Brakes are one component on which no vehicle owner or operator can afford to skimp. How do you know the replacement items you buy are the real deal?
There is a plethora of braking component suppliers in the South African aftermarket, with many different products at different price points and quality levels. While some buyers don’t mind buying a cheaper item that “does the same job for less”, there are those for whom quality is a non-negotiable and who believe “you get what you pay for”.
For these buyers, knowing they are purchasing a quality product, which has undergone the relevant testing procedures and received the correct certification, means good business practice.
Suppliers of quality aftermarket original equipment (OE) parts, such as Federal-Mogul, implement stringent testing procedures to ensure their components are of the highest quality.
During 2016, the Federal-Mogul Motorparts – Braking Division Test Centre in Prospecton, Durban, received ISO/IEC 17025:2005 accreditation, for Performance and Safety Testing, by the South African National Accreditation System (SANAS).
SANAS was established to satisfy the need for testing laboratories to achieve national and global recognition, as well as to conform with international standards.
Having achieved this accreditation means that the Prospecton-based Test Centre is recognised as a SANAS-accredited test laboratory for the testing of light-vehicle brake pads and commercial-vehicle linings to the South African Regulatory Braking Standards (SANS 20090:2010).
The Automotive Brake Test Institute (ABTI) Testing Centre is manned by technically proficient engineers and supported by Federal-Mogul’s Global Technology and Braking teams. The centre is fully equipped with dynamometers to meet various customer needs.
“The main driver for pursuing the accreditation is to further the interests of safety in the South African automotive braking sector, as all friction materials have to comply with local braking regulations (SANS 20090:2010),” says Test Centre general manager Mervin Paideya.
“These have been established by the National Regulator for Compulsory Specification (NRCS), which is affiliated to the Department of Trade and Industry.”
The Prospecton Test Centre now joins the top league of similar Federal-Mogul facilities globally, as well as representing a significant expansion of the company’s local testing capabilities. “It also creates additional local capacity, as there are only two test centres in South Africa accredited to ISO/IEC 17025,” Paideya explains.
Paideya also highlights that the flood of imported automotive components has raised questions about the certification and accreditation of these international manufacturers. “It is the mandate of the NRCS to ascertain if all these imported products conform to all of the necessary requirements. We therefore decided to take the lead by extending our own testing capabilities in this regard...”
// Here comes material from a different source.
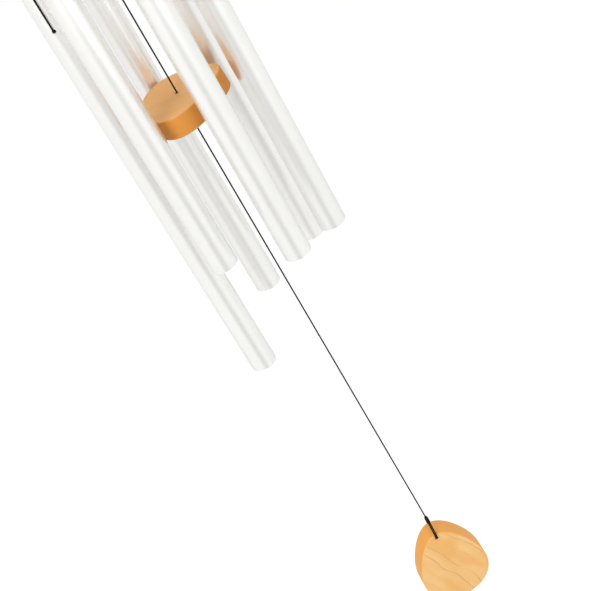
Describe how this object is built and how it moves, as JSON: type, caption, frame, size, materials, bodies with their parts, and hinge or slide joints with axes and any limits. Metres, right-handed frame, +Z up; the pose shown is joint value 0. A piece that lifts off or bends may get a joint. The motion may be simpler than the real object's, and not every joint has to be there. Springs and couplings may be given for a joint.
{
  "type": "wind chime",
  "caption": "Hanging wind chime: tuned aluminium tubes on cords under a round maple top, an egg-shaped maple striker between them and a wooden wind catcher below.",
  "frame": {"origin": "the hook point: the inner top of the hanging ring, where a hook bears", "axes": "+Z up, +X to the right and +Y away from the front; the striker's cord hangs straight down -Z, 1.7 mm left of the middle"},
  "size_m": [0.1502, 0.1502, 0.8719],
  "materials": {
    "aluminium": "satin brushed along the tube",
    "top_wood": "clear satin varnish on maple",
    "striker_wood": "clear satin varnish on maple",
    "sail_wood": "clear satin varnish on maple",
    "steel": "bright plated wire",
    "cord": "black braided polyester"
  },
  "bodies": {
    "hook_ring": {"hanging_ring": "steel"},
    "top": {"top_disc": "top_wood", "upper_screw_eye": "steel", "lower_screw_eye": "steel", "tube_1_lacing": "cord", "tube_2_lacing": "cord", "tube_3_lacing": "cord", "tube_4_lacing": "cord", "tube_5_lacing": "cord", "tube_6_lacing": "cord"},
    "hung_tube_1": {"tube_1": "aluminium", "tube_1_cord": "cord"},
    "hung_tube_2": {"tube_2": "aluminium", "tube_2_cord": "cord"},
    "hung_tube_3": {"tube_3": "aluminium", "tube_3_cord": "cord"},
    "hung_tube_4": {"tube_4": "aluminium", "tube_4_cord": "cord"},
    "hung_tube_5": {"tube_5": "aluminium", "tube_5_cord": "cord"},
    "hung_tube_6": {"tube_6": "aluminium", "tube_6_cord": "cord"},
    "striker_line": {"striker_loop": "cord", "striker_loop_knot": "cord", "striker_cord": "cord", "striker_stop_knot": "cord"},
    "striker_puck": {"striker": "striker_wood"},
    "catcher_line": {"catcher_cord": "cord"},
    "sail_hanger": {"sail_knot": "cord", "sail_loop": "cord"},
    "sail_plate": {"sail": "sail_wood"}
  },
  "joints": [
    {"name": "chime_swing", "type": "hinge", "parent": "hook_ring", "child": "top", "pos_m": [0, 0, -0.0245], "axis": [1, 0, 0], "range_deg": [-25, 25]},
    {"name": "tube_1_swing", "type": "hinge", "parent": "top", "child": "hung_tube_1", "pos_m": [-0.03687, -0.04023, -0.06066], "axis": [-0.7373, 0.6756, 0], "range_deg": [-0.3, 25]},
    {"name": "tube_2_swing", "type": "hinge", "parent": "top", "child": "hung_tube_2", "pos_m": [0.01641, -0.05205, -0.06066], "axis": [-0.9537, -0.3007, 0], "range_deg": [-0.3, 25]},
    {"name": "tube_3_swing", "type": "hinge", "parent": "top", "child": "hung_tube_3", "pos_m": [0.05328, -0.01181, -0.06066], "axis": [-0.2164, -0.9763, 0], "range_deg": [-0.3, 25]},
    {"name": "tube_4_swing", "type": "hinge", "parent": "top", "child": "hung_tube_4", "pos_m": [0.03687, 0.04023, -0.06066], "axis": [0.7373, -0.6756, 0], "range_deg": [-0.3, 25]},
    {"name": "tube_5_swing", "type": "hinge", "parent": "top", "child": "hung_tube_5", "pos_m": [-0.01641, 0.05205, -0.06066], "axis": [0.9537, 0.3007, 0], "range_deg": [-0.3, 25]},
    {"name": "tube_6_swing", "type": "hinge", "parent": "top", "child": "hung_tube_6", "pos_m": [-0.05328, 0.01181, -0.06066], "axis": [0.2164, 0.9763, 0], "range_deg": [-0.3, 25]},
    {"name": "striker_swing", "type": "hinge", "parent": "top", "child": "striker_line", "pos_m": [-0.0017, 0, -0.07142], "axis": [1, 0, 0], "range_deg": [-0.4, 0.4]},
    {"name": "striker_turn", "type": "hinge", "parent": "striker_line", "child": "striker_puck", "pos_m": [-0.0017, 0, -0.29456], "axis": [0, 0, 1], "continuous": true},
    {"name": "catcher_swing", "type": "hinge", "parent": "striker_line", "child": "catcher_line", "pos_m": [-0.0017, 0, -0.31001], "axis": [0.9763, -0.2164, 0], "range_deg": [-30, 30]},
    {"name": "sail_twist", "type": "hinge", "parent": "catcher_line", "child": "sail_hanger", "pos_m": [-0.0017, 0, -0.76821], "axis": [0, 0, 1], "continuous": true},
    {"name": "sail_rock", "type": "hinge", "parent": "sail_hanger", "child": "sail_plate", "pos_m": [-0.0026, 0, -0.78921], "axis": [0, 1, 0], "range_deg": [-25, 25]}
  ]
}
While the main aim of the Prospecton Test Centre is to ensure that Federal-Mogul itself is compliant in terms of all the regulations, it will also commence testing for the open market in the near future. This will enable an efficient compliance testing process that could be of great assistance to the NRCS teams based at the Test Centre.
“While we still have to investigate what standards are applicable in the Southern African Development Community (SADC) region, our long-term goal is to introduce this testing capability into the broader southern African market,” Paideya concludes.